Creating versatile atom traps by applying near-resonant laser light in magnetic traps

We utilize the combination of two standard trapping techniques, a magnetic trap and an optical trap in a Raman setup, to propose a versatile and tunable trap for cold atoms. The created potential provides several advantages over conventional trapping potentials. One can easily convert the type of the trap, for example, from a single-well to a double-well trap.
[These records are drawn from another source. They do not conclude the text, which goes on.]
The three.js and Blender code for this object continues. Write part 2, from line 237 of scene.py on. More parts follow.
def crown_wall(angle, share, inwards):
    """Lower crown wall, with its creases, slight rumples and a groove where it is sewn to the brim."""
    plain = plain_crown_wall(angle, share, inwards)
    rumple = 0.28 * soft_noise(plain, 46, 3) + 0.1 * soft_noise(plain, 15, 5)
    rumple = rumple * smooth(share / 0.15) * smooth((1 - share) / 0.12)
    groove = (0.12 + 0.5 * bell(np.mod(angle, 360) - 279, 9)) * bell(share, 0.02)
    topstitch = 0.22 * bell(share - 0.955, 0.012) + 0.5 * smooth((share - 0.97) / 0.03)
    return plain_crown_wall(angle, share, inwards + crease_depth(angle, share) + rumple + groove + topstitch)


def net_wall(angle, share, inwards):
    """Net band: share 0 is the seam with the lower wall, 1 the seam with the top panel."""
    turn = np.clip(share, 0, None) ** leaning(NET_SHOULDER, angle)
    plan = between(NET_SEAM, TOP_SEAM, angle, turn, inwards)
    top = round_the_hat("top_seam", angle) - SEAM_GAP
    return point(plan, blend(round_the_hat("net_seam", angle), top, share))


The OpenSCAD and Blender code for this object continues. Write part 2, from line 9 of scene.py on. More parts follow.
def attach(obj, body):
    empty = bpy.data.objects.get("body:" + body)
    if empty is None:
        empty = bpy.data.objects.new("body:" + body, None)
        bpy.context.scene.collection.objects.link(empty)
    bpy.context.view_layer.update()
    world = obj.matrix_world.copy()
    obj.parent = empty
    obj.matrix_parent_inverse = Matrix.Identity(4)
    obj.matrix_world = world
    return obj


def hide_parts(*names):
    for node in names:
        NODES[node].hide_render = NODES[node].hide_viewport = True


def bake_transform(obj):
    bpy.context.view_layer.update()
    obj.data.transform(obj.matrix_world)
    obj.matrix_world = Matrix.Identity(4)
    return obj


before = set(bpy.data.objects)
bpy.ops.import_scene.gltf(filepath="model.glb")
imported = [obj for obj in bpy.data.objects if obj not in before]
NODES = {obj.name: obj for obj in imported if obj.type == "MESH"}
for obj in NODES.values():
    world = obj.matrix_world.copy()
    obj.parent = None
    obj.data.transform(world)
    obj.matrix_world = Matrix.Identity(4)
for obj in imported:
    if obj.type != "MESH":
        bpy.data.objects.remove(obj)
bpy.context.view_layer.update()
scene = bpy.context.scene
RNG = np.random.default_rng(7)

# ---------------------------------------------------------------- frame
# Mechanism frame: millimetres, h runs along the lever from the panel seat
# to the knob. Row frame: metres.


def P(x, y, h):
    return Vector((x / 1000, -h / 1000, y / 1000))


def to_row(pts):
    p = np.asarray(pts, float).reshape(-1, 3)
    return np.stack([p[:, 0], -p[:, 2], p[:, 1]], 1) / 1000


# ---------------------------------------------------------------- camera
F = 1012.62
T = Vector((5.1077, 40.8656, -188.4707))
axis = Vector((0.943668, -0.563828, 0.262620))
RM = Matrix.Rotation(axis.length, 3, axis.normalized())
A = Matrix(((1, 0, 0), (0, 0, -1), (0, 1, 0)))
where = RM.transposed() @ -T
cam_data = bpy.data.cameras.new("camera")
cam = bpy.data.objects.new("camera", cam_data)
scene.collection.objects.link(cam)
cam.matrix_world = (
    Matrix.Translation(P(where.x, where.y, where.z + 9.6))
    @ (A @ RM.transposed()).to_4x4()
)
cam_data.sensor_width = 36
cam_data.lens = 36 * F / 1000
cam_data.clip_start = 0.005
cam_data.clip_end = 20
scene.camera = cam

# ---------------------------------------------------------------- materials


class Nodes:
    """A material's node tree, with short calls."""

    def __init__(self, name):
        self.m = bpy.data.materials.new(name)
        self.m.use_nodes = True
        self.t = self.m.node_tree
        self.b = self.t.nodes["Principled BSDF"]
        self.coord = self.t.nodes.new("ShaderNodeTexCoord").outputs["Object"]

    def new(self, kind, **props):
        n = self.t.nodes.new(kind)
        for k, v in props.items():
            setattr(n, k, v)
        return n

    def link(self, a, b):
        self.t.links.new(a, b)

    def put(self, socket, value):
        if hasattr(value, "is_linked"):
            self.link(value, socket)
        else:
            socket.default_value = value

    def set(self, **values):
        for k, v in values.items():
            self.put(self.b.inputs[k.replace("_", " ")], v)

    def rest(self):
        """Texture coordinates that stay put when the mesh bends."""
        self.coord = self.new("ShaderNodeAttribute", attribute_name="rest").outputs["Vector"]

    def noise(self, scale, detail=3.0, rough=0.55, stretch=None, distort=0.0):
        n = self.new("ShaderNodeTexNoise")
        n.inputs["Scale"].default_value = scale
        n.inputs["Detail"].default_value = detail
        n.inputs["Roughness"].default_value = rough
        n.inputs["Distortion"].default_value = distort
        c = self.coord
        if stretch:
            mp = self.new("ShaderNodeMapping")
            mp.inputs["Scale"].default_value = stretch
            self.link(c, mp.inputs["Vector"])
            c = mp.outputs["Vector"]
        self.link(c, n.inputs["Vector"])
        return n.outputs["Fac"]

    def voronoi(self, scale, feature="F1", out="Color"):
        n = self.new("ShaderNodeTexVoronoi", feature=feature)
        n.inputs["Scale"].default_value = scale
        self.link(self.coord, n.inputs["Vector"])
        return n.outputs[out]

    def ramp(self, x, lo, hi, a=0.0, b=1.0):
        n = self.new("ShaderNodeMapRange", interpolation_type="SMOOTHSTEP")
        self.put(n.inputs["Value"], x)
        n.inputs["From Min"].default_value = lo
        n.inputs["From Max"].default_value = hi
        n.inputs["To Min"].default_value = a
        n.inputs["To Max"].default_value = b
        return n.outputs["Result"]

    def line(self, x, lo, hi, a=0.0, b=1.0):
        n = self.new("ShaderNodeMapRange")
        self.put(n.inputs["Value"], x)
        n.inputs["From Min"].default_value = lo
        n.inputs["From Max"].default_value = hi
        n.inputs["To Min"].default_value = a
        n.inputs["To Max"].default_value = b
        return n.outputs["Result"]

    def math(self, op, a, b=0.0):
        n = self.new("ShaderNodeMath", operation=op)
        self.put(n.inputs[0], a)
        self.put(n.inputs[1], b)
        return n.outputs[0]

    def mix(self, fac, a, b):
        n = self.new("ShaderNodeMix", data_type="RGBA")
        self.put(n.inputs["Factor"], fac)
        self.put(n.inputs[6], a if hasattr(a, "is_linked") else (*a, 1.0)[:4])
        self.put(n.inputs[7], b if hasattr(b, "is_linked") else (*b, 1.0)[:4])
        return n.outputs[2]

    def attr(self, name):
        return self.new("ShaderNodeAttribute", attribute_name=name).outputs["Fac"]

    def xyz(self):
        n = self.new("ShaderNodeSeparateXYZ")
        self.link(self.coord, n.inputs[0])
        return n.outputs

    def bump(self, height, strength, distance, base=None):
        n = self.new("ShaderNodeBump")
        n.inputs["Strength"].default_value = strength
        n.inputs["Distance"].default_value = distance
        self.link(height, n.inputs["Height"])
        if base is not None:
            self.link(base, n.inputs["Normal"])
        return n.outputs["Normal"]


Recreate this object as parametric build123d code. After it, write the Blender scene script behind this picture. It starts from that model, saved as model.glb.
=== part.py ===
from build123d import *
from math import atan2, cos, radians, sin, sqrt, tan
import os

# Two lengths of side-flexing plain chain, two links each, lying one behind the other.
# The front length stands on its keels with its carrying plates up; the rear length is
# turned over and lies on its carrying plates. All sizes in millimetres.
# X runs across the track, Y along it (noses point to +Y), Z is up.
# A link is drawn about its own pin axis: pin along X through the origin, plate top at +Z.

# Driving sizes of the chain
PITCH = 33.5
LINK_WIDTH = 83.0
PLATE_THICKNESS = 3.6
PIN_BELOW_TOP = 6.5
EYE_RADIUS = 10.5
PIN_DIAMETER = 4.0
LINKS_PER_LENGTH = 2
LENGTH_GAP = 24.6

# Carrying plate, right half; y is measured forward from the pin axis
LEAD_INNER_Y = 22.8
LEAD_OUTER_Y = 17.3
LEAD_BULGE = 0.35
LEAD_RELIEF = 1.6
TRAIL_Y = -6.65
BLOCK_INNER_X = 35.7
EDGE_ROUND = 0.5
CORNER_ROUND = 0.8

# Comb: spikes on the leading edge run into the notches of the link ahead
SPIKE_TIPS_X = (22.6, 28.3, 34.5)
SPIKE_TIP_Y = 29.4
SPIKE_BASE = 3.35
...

Atoms in different internal states can be trapped in different trap types, thereby enabling the realization of experiments with multicomponent Bose-Einstein condensates. Moreover, one can achieve variations of the trapping potential on small length scales without the need of microstructures. We present the potential surfaces for different setups, demonstrate their tunability, give a semianalytical expression for the potential, and propose experiments which can be realized within such a trap.

Figure 1

State linkage diagram of the unperturbed atom. The solid arrows denote the transitions allowed for ${\sigma }^{+}$ and ${\sigma }^{-}$ light, whereas the dashed arrows indicate allowed transitions with $\pi$-polarized light. The energy gap between the $5P_{1/2}$, $F=1$ and the $5P_{1/2}$, $F=2$ manifold is ${\Delta }_{\mathrm{hfs}}=2\pi \hslash \times 0.8$ GHz [21].

Figure 2

(a) Setup showing the propagation direction of the laser beams (large arrows) and the configuration of the magnetic trap. The Helmholtz coils generate the homogeneous Ioffe field oriented along the $Z$ direction and the Ioffe bars the quadrupole field in the $X$-$Y$ plane, shown in panel (b).

Figure 3

Potential curves for $Y=0$ (solid line) and for $X=0$ (dashed line). Two components show an attractive potential in two dimensions, whereas one component is exposed to a repulsive potential. The individual potential surfaces are well separated.

Figure 4

Difference of the potential differences for adjacent components for $X=0$ (solid line) and $Y=0$ (dashed line). The deviation between the transition frequencies of adjacent potential surfaces is nonzero and depends on the center-of-mass position of the atom.

Figure 5

Contour plot of the potential surface for the $m_F=0$ component for $\Delta \Phi =0$, $\sigma =10$ $\mu$m, $G=0.1$ G/$\mu$m, and (a) $B_I=10$ G, (b) $B_I=1$ G, (c) $B_I=0.5$ G, and (d) $B_I=0.1$ G. The gray coded values of the potential are given in nK. By modulating the magnitude of the Ioffe field, one can transform the potential smoothly from a single-well to a double-well potential.

Figure 6

Contour plot of the potential surface for the $m_F=0$ component for $G=0.1$ G/$\mu$m, $\sigma =10$ $\mu$m, $B_I=0.1$ G, and for (a) $\Delta \Phi =0$, (b) $\Delta \Phi =\pi /2$, (c) $\Delta \Phi =\pi$, and (d) $\Delta \Phi =3\pi /2$. A phase difference of $\Delta \Phi$ between the Raman lasers leads to rotation of $\Delta \Phi /2$ of the potential surface around the $Z$ axis.

Figure 7

Potential surface for the case of a single ${\sigma }^{-}$-polarized laser for $\sigma =10$ $\mu$m, $G=0.1$ G/$\mu$m, and $B_I=0.1$ G. The potential is ring shaped.

Figure 8

(a) Contour plot of the effective potential for $Y=0$ for fixed $\sigma =10$ $\mu$m as a function of $\xi$. With increasing $\xi$ the barrier gets lower and broader. (b) Same potential for fixed $\xi =1\hspace{0.5em}\mu$m and as a function of $\sigma$. For $\sigma >\xi$, the shape of the barrier close to the origin is almost conserved. However, the position of the minima increases with increasing $\sigma$. In both panels, the dashed line indicates the positions of the minima.

Figure 9

Dependence of the height of the barrier $\Delta V$ on $\xi$ for different $\sigma$. With increasing $\xi$ the height of the barrier decreases monotonically.